How to play series – Against TALLER players
Dinith Pathiraja On Court
A major drawback among the young Sri Lankan players is the fact that their tactical knowledge and nous is not up to the required standard. The only tactic most of the players have is the fact that they need to put one more ball over the net.
In this multipart series, it is hoped to discuss the tactics which can be used against specific types of players.
Whilst the points mentioned here are by no means exhaustive, it is hoped that these points would form the foundation for players to flesh out their own tactics when confronted against such players.
In deciding on tactics against any player, the first and most important thing that needs to be understood is that tactics should be devised with the strengths of the player devising them, being at the forefront of the mind at all times. For the purposes of this discussion, it will be assumed that the player devising the tactics is proficient in playing all the shots.
Today’s discussion will centre on how to play against taller players.
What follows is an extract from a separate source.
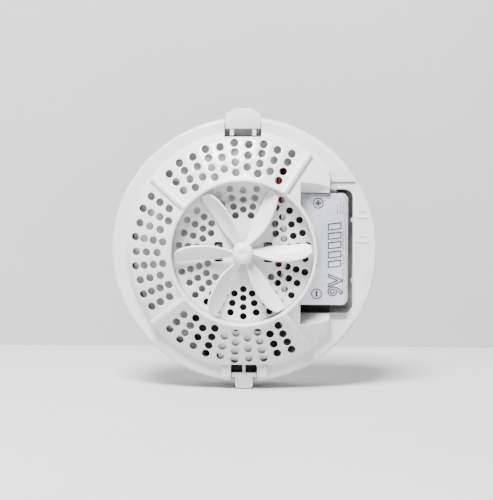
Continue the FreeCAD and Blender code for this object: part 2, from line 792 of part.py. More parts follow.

What are the normal, specific strengths of a taller player? They can be listed as given below:
- Have a good first serve
- Have a high-kicking second serve
- Have good reach
- Normally quite aggressive
What normally would be the weaknesses of a taller player?
- Doesn’t like low balls
- Doesn’t change direction well
- Doesn’t normally like long rallies
- Doesn’t like the first serve being returned much
Now, before anyone starts picking them apart, it is hastily added that these are the “normal” strengths and weaknesses of a taller player. Of course, there would be different characteristics from player to player. That is always to be expected and anticipated at all times.
First strength of taller players
Addressing the first strength of a taller player in itself can be turned into a weakness. This is because taller players with good serves do not like the ball coming back much from their first serves. Therefore, the most important thing any player can do is to take a good look at the serve and return the first serve as much as possible. This can be done, for example, by taking one or two steps further back and getting better sight of the ball than you would normally do.
Secondly, if your opponent – the taller player – has a good second serve which “kicks” high, this should be countered either by taking the ball early on the rise, if the player is able to do that, or by adopting the same tactic of a step further back than normal. This would depend upon the preference of the player as well as if the opponent is following the serve up to the net. If the opponent is following the serve up to the net, then it is better to take the serve early, while otherwise, it would be possible to take one step back.
Have reach but not good movers
Also, although normally taller players have more “reach” than others because of their bigger wingspan, they are not very good movers. Therefore, another tactic which can be adopted is for the player to try to always move the opponent from side to side as much as possible, and then also try to hit the ball behind the opponent as well.
This would address two tactical situations at once. It would be that the opponent has to keep moving around and also that the opponent would have to change direction. And since this would be done on the terms of the player, this will serve to irritate the opponent as well.
High top spin
Taller players are also normally quite aggressive and don’t like long rallies. Therefore, the player needs to keep more balls in play but with a purpose. The purpose should be to move the opponent around as well as to hit behind the opponent. The “high” top spin is quite effective against taller players and would serve this purpose.
Also, the player should use the drop shot to mix up the rally and bring the opponent to the net. Whilst this might sound rather contradictory, because the net would be one of the strengths of the opponent with their “reach”, in actual fact, if done properly, it is quite effective. This is because the opponent is coming to the net on the terms of the player and the player then has the opportunity to hit a low slice to the opponent, which would force the opponent to hit a low volley. This would in turn give the player an opportunity to hit a passing shot.
‘One size does not fit them all’
The slice should also be used during the baseline rallies as well, since it would force the opponent to hit a low shot which, as mentioned before, is not one of the strengths of a taller player.
All of the above tactics discussed is for the “stock” taller player. The players can decide which of the above would work against their particular opponents and use them accordingly. Once again the most important thing to remember is the fact that “one size does not fit all” in the game of tennis.